What this task involves: Return, character for character, the lines from the one bearing "obj.parent = None" through the end of the material. Omit everything before that line.

Information supplied:
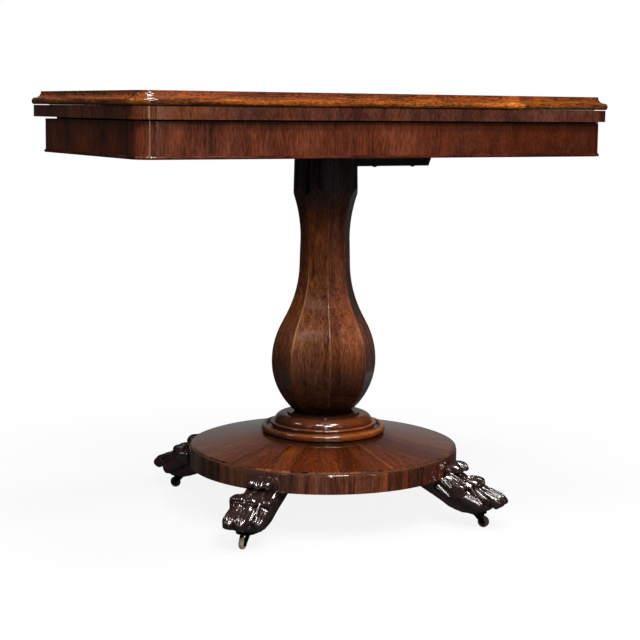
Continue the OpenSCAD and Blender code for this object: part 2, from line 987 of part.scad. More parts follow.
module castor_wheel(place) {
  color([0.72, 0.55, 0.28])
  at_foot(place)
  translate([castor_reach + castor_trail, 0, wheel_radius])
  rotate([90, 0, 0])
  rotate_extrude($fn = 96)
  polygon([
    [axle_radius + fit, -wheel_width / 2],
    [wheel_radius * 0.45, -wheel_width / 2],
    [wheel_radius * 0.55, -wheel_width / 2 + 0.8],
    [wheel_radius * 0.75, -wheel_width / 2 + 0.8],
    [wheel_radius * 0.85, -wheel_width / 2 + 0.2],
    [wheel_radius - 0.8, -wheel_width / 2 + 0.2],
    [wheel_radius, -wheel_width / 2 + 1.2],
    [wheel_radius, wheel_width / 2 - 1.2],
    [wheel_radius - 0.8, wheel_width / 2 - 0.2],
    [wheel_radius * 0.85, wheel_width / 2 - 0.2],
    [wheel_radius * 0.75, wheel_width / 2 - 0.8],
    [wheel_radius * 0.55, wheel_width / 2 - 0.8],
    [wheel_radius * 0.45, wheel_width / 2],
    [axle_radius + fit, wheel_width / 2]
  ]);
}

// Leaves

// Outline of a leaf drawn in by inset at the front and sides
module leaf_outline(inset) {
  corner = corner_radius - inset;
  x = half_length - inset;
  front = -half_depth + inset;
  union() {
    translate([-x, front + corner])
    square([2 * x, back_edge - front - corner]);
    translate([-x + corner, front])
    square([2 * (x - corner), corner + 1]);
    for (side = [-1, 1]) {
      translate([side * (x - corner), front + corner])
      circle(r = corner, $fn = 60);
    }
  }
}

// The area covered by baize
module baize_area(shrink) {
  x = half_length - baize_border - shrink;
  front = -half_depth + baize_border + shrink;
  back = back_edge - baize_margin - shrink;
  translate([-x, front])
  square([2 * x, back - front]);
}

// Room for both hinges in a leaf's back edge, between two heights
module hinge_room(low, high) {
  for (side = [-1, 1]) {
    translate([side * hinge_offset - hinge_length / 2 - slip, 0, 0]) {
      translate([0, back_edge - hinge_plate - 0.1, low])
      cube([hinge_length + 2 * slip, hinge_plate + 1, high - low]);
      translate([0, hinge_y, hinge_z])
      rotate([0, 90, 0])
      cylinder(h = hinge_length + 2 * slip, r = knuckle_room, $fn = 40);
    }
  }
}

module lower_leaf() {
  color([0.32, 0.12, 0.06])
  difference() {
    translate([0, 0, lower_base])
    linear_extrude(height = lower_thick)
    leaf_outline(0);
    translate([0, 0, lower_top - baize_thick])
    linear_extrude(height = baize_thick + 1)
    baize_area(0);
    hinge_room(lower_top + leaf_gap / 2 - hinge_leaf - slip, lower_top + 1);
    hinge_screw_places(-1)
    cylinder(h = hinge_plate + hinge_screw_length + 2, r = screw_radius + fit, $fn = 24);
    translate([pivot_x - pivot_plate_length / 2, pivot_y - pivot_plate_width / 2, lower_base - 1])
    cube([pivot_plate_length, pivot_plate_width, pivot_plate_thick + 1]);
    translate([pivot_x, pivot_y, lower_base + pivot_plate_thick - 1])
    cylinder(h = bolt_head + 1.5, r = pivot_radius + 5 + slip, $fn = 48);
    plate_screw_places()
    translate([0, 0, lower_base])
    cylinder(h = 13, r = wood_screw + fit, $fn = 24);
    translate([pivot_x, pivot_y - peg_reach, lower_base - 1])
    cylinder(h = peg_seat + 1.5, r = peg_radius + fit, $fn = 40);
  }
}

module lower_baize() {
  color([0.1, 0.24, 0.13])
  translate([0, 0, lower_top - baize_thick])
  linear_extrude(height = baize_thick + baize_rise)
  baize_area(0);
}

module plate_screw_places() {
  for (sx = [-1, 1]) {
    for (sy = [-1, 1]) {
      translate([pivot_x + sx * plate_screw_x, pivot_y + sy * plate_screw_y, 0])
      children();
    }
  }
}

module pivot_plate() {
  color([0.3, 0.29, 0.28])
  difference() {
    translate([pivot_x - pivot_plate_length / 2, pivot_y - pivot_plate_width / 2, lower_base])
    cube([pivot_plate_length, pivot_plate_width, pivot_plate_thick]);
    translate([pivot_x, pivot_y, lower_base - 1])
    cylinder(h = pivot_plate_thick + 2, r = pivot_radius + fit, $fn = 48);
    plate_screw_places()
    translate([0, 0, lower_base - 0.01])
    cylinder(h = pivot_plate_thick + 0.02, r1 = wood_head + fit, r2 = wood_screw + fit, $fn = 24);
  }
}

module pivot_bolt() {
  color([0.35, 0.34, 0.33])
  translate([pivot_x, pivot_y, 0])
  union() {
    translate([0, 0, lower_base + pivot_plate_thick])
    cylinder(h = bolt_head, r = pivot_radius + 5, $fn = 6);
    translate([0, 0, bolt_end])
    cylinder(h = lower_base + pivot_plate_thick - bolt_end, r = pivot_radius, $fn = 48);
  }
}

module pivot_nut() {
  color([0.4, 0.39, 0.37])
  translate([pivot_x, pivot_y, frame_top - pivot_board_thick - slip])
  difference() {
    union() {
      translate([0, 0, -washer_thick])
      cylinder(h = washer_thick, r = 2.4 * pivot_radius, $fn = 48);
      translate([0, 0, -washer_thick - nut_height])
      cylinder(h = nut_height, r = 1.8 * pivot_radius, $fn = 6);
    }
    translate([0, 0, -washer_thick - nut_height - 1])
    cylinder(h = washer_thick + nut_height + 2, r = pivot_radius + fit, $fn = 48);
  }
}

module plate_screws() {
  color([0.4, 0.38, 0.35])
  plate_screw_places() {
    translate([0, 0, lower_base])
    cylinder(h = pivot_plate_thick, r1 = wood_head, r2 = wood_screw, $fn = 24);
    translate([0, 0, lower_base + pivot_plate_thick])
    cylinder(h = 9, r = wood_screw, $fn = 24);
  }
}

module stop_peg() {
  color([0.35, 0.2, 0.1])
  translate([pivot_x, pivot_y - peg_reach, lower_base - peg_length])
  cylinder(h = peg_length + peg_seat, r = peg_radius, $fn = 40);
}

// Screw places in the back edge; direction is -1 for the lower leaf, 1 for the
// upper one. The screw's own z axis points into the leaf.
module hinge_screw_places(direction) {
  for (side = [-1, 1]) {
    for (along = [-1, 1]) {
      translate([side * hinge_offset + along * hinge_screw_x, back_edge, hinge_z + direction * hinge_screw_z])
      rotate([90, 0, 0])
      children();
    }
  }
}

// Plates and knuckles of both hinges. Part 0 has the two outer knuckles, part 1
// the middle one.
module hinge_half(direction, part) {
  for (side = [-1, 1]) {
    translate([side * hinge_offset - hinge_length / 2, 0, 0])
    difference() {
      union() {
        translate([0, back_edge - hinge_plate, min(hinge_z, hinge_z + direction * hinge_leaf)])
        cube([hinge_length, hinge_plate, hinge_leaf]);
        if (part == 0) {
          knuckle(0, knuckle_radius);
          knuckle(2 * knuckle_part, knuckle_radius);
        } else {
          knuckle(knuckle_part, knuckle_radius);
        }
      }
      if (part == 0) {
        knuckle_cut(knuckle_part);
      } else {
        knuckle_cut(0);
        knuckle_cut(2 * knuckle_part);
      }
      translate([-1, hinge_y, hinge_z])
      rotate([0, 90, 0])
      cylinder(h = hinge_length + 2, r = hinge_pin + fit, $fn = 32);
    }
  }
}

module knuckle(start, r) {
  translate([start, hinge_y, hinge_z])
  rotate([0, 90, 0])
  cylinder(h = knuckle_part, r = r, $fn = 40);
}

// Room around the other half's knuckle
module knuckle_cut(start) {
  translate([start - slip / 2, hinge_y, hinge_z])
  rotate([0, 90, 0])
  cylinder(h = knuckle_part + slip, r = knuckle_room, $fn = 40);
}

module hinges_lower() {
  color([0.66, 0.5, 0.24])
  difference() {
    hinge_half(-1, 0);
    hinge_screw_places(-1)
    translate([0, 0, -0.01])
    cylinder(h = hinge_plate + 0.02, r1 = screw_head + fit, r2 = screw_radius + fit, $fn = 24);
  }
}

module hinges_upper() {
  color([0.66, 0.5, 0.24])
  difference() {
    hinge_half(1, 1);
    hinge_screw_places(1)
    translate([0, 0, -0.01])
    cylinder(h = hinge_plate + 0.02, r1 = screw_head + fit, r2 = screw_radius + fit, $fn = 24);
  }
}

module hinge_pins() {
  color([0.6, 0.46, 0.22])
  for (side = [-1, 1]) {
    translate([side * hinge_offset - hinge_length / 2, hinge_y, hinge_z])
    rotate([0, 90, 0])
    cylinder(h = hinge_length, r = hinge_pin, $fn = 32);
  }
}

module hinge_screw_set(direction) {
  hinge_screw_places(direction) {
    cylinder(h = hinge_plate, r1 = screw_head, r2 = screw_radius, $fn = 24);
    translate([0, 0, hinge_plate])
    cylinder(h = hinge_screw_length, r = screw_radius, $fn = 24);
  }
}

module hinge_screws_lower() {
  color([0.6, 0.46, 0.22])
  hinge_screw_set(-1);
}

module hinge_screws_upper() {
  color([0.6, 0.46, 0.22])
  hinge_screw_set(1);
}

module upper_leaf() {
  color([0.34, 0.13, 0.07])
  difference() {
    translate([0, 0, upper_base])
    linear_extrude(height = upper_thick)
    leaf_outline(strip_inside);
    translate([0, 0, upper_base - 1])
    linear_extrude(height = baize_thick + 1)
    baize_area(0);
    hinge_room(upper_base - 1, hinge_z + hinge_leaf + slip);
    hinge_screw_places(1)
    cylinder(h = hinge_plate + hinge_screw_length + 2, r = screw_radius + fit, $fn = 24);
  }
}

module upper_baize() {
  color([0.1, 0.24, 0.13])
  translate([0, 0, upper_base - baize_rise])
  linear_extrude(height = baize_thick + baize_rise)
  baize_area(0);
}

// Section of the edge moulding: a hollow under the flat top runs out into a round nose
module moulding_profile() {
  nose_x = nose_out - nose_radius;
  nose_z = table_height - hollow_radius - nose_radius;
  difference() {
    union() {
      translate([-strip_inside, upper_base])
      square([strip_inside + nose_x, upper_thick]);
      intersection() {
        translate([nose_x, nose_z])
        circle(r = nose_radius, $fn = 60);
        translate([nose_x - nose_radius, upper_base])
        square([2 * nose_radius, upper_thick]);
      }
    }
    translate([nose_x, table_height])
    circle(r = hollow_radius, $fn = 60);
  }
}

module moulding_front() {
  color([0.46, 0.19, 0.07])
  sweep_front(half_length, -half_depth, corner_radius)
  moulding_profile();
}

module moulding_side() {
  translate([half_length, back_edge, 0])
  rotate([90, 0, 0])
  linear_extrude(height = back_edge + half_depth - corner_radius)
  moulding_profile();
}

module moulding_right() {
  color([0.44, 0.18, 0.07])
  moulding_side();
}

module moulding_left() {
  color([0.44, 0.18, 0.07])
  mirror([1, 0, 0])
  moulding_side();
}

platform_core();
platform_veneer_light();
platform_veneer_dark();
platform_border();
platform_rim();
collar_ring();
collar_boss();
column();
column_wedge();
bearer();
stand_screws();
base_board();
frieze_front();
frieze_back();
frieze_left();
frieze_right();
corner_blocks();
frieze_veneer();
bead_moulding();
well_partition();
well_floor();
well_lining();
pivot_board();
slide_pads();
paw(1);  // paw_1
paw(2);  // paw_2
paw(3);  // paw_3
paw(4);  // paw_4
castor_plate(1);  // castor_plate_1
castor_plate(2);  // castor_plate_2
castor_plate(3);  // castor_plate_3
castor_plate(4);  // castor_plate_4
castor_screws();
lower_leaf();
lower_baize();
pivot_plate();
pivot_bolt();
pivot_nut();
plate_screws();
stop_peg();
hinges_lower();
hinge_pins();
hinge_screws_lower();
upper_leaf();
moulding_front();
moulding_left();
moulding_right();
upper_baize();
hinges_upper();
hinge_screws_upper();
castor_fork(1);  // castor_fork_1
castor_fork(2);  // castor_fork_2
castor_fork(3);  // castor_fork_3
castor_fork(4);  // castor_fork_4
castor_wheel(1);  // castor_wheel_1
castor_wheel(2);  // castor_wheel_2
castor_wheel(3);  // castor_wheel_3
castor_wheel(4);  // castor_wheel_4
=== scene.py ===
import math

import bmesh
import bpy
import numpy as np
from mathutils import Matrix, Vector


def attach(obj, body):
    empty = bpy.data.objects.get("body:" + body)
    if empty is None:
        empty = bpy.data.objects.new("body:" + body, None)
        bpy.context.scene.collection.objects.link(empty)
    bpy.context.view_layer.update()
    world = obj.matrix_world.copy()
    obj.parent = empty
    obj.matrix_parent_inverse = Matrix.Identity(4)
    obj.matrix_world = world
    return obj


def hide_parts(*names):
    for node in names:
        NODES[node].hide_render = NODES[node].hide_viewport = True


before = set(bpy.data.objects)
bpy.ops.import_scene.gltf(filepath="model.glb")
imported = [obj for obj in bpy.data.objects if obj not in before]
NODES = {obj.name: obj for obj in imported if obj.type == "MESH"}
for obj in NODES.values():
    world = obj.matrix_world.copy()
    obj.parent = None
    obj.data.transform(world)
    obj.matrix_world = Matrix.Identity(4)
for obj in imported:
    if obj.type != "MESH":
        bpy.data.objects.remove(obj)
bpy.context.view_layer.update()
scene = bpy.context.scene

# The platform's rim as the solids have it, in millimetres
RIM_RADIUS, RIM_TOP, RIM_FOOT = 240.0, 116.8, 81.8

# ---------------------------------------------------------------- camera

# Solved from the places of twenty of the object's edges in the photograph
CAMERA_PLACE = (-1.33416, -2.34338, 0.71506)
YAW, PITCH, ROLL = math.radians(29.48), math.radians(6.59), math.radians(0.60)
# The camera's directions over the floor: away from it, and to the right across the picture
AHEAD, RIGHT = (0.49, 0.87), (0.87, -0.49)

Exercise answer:
    obj.parent = None
    obj.data.transform(world)
    obj.matrix_world = Matrix.Identity(4)
for obj in imported:
    if obj.type != "MESH":
        bpy.data.objects.remove(obj)
bpy.context.view_layer.update()
scene = bpy.context.scene

# The platform's rim as the solids have it, in millimetres
RIM_RADIUS, RIM_TOP, RIM_FOOT = 240.0, 116.8, 81.8

# ---------------------------------------------------------------- camera

# Solved from the places of twenty of the object's edges in the photograph
CAMERA_PLACE = (-1.33416, -2.34338, 0.71506)
YAW, PITCH, ROLL = math.radians(29.48), math.radians(6.59), math.radians(0.60)
# The camera's directions over the floor: away from it, and to the right across the picture
AHEAD, RIGHT = (0.49, 0.87), (0.87, -0.49)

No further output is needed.